Nota. - A la demande des parties notifiantes, des informations relatives au secret des affaires ont été occultées et la part de marché exacte remplacée par une fourchette plus générale. Ces informations relèvent du " secret des affaires ", en application de l'article 8 du décret n° 2002-689 du 30 avril 2002 fixant les conditions d'application du livre IV du Code de commerce relatif à la liberté des prix et de la concurrence.

(1) Le retrait de Groupe Canal + du capital de Lagardère Thématiques, qui se traduit par l'acquisition du contrôle exclusif de cette dernière société par Lagardère Active Broadcast, est une opération de concentration distincte de celle-ci. Elle a fait donc l'objet d'une notification séparée.

(2) Voir notamment décision du ministre de l'Economie et des Finances C2004-127 TF1-AB/TMC.

(3) Voir les décisions de la Commission européenne M.2876 Newscorp/Telepiu du 2 avril 2003, JV 57 TF1-M6/TPS du 30 avril 2002 et M.2050 Vivendi/Canal +/Seagram du 13 octobre 2000.

(4) Lettre d'autorisation de l'opération Canal Plus/UGC DA, en date du 7 octobre 1996 et publiée au BOCCRF du 5 décembre 1996

(5) Les chaînes thématiques qui, au 12 février 2004, sont au nombre de quatre-vingt-dix-sept, représentent aujourd'hui 13 % de l'ensemble du secteur de la télévision payante (source : CSA).
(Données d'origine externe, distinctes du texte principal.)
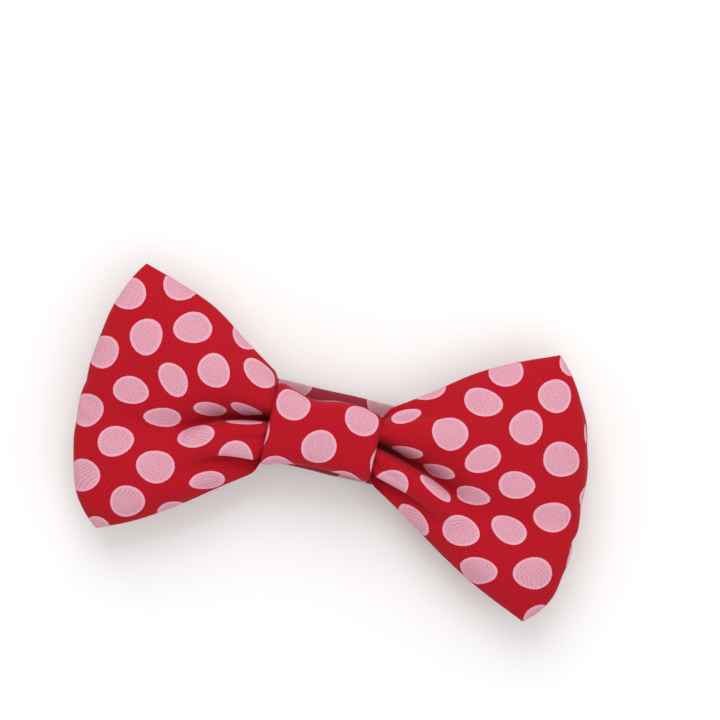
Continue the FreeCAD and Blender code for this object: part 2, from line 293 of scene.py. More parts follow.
@dataclass(frozen=True)
class DottedPrint:
    """Round dots on a half-drop repeat: columns a pitch apart, every other one dropped by half a
    row, each dot nudged a little so that the print looks hand drawn. The last three fields are
    for listed dots: the unevenness of their outline, and how far they may reach from their
    middle, in radii, in a straight line and along the cloth."""

    column_pitch: float = 11.7
    row_pitch: float = 15.6
    radius: float = 4.95
    wobble: float = 0.75
    seed: int = 5
    unevenness: float = 0.03
    straight_reach: float = 1.15
    cloth_reach: float = 4.0 / 3.0

    def centres(self, low: tuple[float, float], high: tuple[float, float]) -> Array:
        """Dot centres over a region of cloth.

        Args:
            low: The region's lower corner.
            high: The region's upper corner.

        Returns:
            One row of two cloth coordinates for each dot.
        """
        first = np.floor(np.array(low) / (self.column_pitch, self.row_pitch)).astype(int) - 1
        last = np.ceil(np.array(high) / (self.column_pitch, self.row_pitch)).astype(int) + 1
        column, row = np.meshgrid(np.arange(first[0], last[0]), np.arange(first[1], last[1]))
        across = column * self.column_pitch
        up = (row + 0.5 * (column % 2)) * self.row_pitch
        hashed = np.sin(column * 12.9898 + row * 78.233 + self.seed) * 43758.5453
        turn = 2.0 * math.pi * (hashed - np.floor(hashed))
        nudged = (across + self.wobble * np.cos(turn), up + self.wobble * np.sin(3.0 * turn))
        return np.stack(nudged, axis=-1).reshape(-1, 2)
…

(6) Sur la distinction télévision gratuite/payante, voir notamment les décisions du Conseil de la concurrence n° 03-D-59 du 9 décembre 2003 et n° 98-D-70 du 24 novembre 1998, la lettre précitée d'autorisation de l'opération M6/TPS en date du 12 septembre 2002 et les décisions de la Commission européenne IV/36.237 TPS du 3 mars 1999 et IV/36.539 British Interactive Broadcasting du 15 septembre 1999.

(7) Décision de la Commission européenne n° IV/36.237 TPS en date du 3 mars 1999. Décision précitée de la Commission européenne IV/M.553 RTL/Veronica/Endemol en date du 20 septembre 1995.

(8) Source citée par les parties : lettre du CSA n° 177 - octobre 2004.

(9) JV40 Lagardère/Canal +, JV47 Lagardère/Canal +/Liberty Media (dans Multithématiques, Liberty media était également en contrôle conjoint jusqu'en 2002).

(10) Voir aussi M.2766 Vivendi/Lagardère/Multithématiques.